If you can see the UI then you are all set up and its time to push some data in and run some performance tests. Our build and deployment framework logs to the filesystem. This worked great for builds and simple deployments, but for scaled out environments and production which runs on many machines this is problematic. To avoid deadlocks and waits we manage a log file per machine and cat the tail into the main log when we can. We could aggregate these files post-deployment but its time to rethink how we do our logging. For now I just want to check raw speed and basic features of a few different technologies, today its redis.

We’ll use measure-command to find out how quickly we can log a bunch of messages to a file and then to redis. Using our framework to deploy to an environment for performance testing generates around 100K lines of logs across 123 log files and 27 machines. These get aggregated onto the deployment server for convenience but its still a lot of logs which are written during the deployment.

measure-command { 1..100000 | %{ Add-Content -Path C:\log1.txt -Value $_ } }
TotalSeconds : 319.9256509

This command is analgous to what we do in our PowerShell framework, since we do not keep a handle open on any one file we have to open it before writing every time. It takes 5 minutes to write that many lines of logs to the file system using Add-Content. This is a long time to spend logging and as we only write numbers in the benchmark involves less IO then deployment messages. We will benchmark redis for comparison and use the PowerRedis module.

We will make a single connection to redis as cmdlet takes care of the global state of the connection.

Connect-RedisServer

And the benchmark:

measure-command {1..100000 | %{ Add-RedisListItem -Name "deployment:log" -ListItem $_ } }
TotalSeconds      : 14.0009325

A fantastic improvement and the ability to log from multiple machines at the same time makes it a good option to consider. I can't help but wonder how fast we can log to a file if we did it more responsibly though.

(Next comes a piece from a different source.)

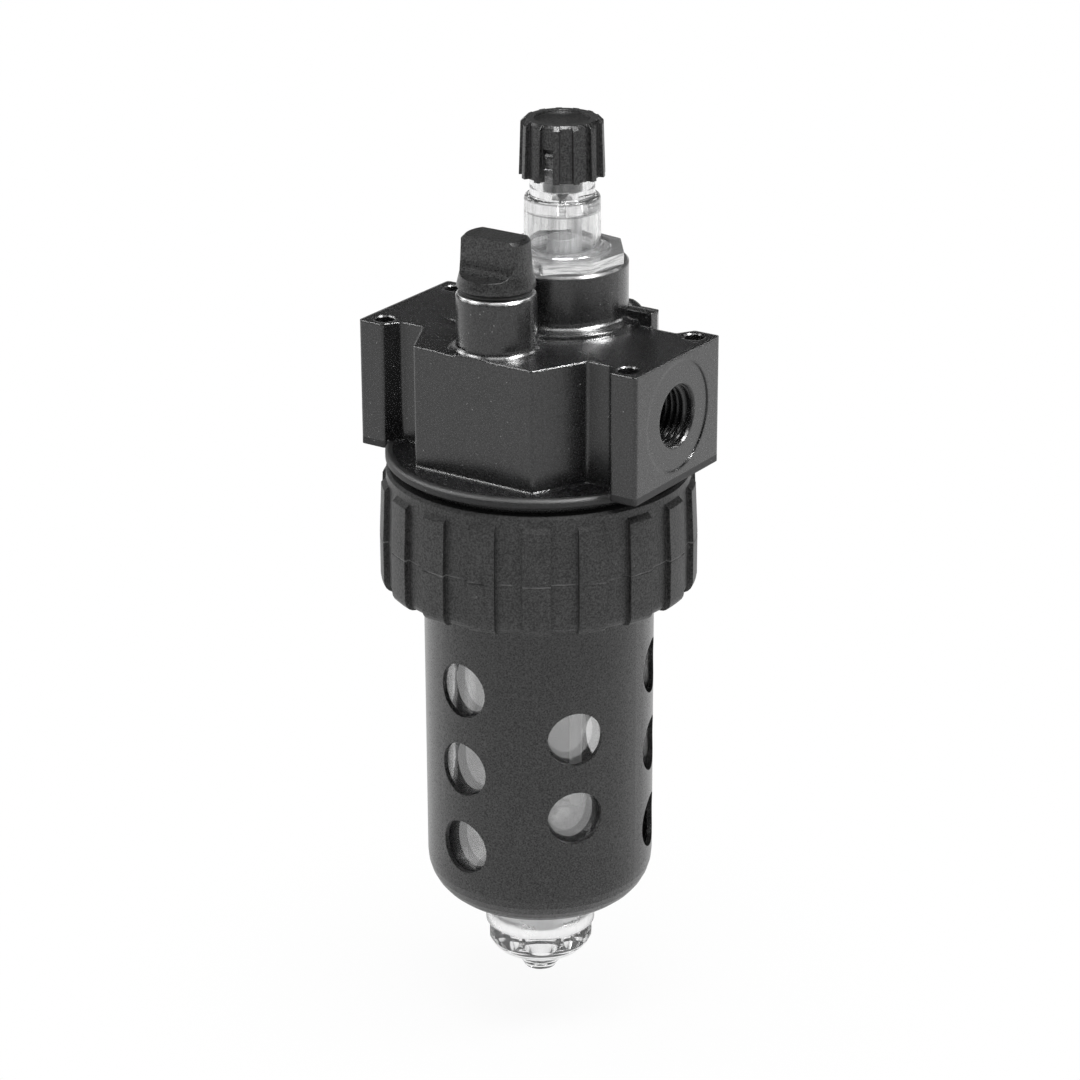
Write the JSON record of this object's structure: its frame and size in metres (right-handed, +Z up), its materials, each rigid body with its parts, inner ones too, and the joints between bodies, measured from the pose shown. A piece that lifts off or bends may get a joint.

C:\> $writer = New-Object System.IO.StreamWriter C:\log3.log
C:\> measure-command { 1..100000 | %{ $writer.WriteLine($_); } }
TotalSeconds      : 2.5816333
C:\> $writer.close()

So there are a few lessons to learn here. Avoid add-content if you’re writing more than a few messages. Do always measure your code so you do not waste minutes(!) logging to files. Redis is certainly fast enough for logging.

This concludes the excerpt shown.